Stored dataset items
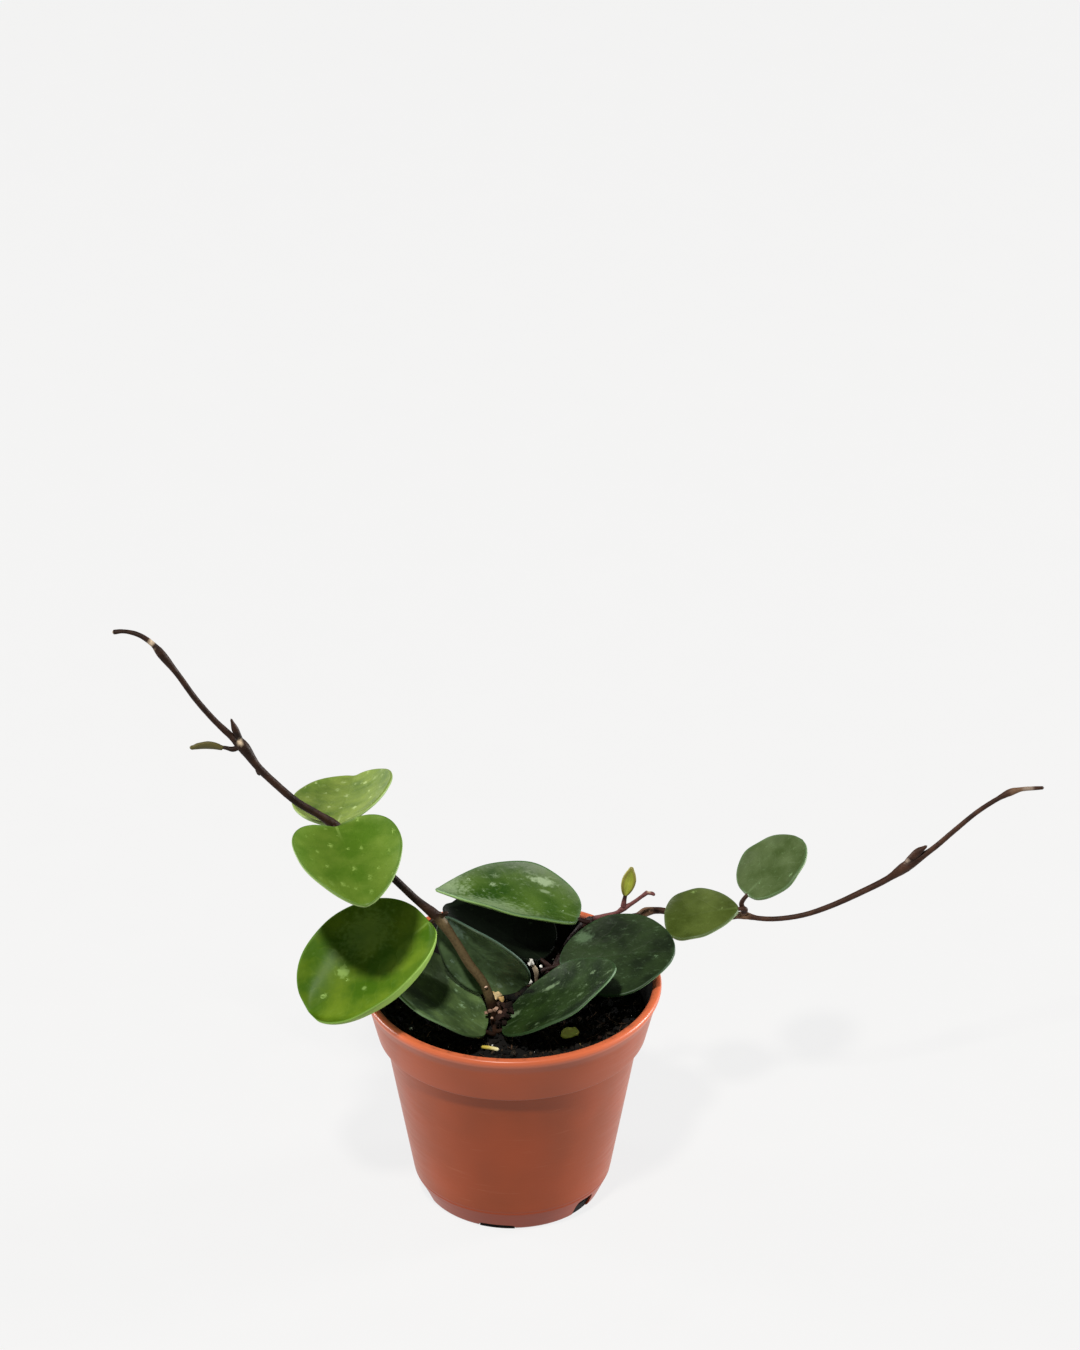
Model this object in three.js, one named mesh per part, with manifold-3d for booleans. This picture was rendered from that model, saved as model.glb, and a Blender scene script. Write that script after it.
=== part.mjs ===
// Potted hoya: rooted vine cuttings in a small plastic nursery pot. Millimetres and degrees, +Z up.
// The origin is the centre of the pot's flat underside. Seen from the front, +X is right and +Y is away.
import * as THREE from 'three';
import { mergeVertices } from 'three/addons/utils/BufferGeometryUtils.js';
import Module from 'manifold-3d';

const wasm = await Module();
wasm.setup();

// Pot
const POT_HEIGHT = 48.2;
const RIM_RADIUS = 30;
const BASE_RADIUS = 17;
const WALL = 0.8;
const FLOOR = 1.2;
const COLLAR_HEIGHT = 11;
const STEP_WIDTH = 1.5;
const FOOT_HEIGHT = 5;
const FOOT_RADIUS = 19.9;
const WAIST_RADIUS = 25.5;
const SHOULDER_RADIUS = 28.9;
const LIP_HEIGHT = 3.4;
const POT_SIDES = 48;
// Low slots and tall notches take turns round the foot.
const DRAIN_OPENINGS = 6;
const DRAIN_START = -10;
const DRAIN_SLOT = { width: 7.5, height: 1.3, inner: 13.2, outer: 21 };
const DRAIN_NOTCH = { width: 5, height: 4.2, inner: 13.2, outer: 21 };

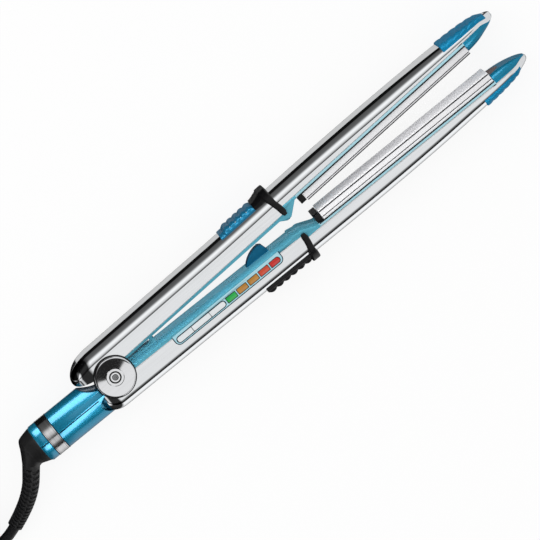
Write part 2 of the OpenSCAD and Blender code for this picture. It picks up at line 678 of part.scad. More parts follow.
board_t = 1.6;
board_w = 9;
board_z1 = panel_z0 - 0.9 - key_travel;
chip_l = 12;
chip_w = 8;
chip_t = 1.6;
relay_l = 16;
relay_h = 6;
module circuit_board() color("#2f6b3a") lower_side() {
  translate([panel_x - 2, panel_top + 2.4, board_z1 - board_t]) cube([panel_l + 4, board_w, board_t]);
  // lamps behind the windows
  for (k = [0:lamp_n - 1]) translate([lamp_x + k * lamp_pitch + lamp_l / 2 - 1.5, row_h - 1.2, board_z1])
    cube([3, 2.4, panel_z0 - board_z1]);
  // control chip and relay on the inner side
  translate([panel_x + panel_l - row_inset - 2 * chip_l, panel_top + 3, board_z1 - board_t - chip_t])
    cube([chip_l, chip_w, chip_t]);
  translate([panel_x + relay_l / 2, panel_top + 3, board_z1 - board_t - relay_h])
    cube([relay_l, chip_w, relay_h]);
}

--

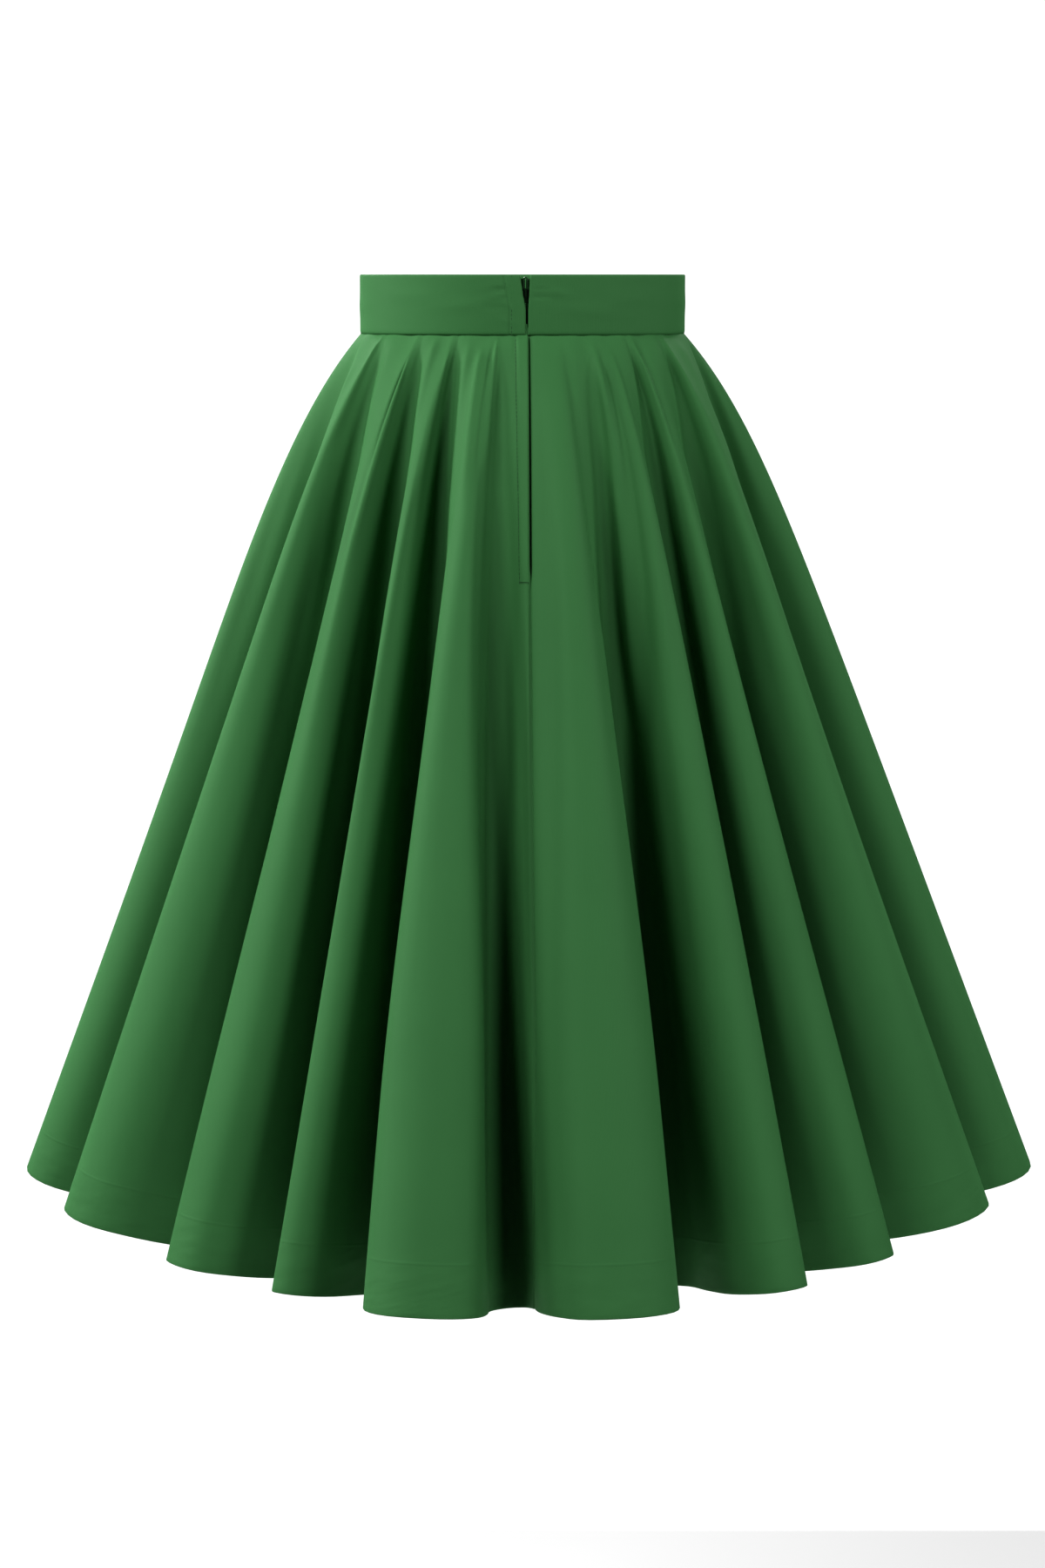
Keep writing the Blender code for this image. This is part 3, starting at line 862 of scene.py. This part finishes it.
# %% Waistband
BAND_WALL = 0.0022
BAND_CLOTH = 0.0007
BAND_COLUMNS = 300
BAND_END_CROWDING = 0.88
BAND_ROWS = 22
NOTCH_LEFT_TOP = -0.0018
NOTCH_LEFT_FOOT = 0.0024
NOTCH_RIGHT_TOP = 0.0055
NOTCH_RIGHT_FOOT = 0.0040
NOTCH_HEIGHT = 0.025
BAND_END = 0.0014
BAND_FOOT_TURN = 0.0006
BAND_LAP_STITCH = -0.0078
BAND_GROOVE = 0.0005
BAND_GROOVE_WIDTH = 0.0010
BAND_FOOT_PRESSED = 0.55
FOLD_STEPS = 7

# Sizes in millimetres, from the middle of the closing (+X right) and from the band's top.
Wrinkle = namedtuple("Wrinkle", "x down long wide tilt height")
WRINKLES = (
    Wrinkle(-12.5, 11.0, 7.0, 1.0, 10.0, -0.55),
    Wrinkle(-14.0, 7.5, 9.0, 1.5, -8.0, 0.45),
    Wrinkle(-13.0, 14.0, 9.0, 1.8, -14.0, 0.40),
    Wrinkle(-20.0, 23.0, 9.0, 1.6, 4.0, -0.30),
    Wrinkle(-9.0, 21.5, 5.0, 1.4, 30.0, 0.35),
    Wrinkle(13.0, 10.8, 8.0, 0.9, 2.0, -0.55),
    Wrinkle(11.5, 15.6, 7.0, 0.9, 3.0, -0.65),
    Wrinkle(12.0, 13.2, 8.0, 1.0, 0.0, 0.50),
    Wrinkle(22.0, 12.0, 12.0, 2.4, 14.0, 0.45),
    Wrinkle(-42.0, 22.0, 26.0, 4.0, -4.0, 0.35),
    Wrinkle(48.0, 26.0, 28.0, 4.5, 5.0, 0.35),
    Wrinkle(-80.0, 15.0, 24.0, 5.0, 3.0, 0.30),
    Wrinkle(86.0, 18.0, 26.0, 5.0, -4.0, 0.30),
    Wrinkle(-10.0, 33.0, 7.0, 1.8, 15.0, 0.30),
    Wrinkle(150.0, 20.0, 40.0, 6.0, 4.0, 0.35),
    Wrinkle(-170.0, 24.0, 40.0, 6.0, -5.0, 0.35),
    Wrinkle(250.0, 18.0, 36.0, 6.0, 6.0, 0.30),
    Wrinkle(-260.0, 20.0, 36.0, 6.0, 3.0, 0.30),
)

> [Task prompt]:
Write out exactly the lines from the one with "Keep writing the" through the one with "FOLD_STEPS = 7", including both, and no others.

> [Response to this task]:
Keep writing the Blender code for this image. This is part 3, starting at line 862 of scene.py. This part finishes it.
# %% Waistband
BAND_WALL = 0.0022
BAND_CLOTH = 0.0007
BAND_COLUMNS = 300
BAND_END_CROWDING = 0.88
BAND_ROWS = 22
NOTCH_LEFT_TOP = -0.0018
NOTCH_LEFT_FOOT = 0.0024
NOTCH_RIGHT_TOP = 0.0055
NOTCH_RIGHT_FOOT = 0.0040
NOTCH_HEIGHT = 0.025
BAND_END = 0.0014
BAND_FOOT_TURN = 0.0006
BAND_LAP_STITCH = -0.0078
BAND_GROOVE = 0.0005
BAND_GROOVE_WIDTH = 0.0010
BAND_FOOT_PRESSED = 0.55
FOLD_STEPS = 7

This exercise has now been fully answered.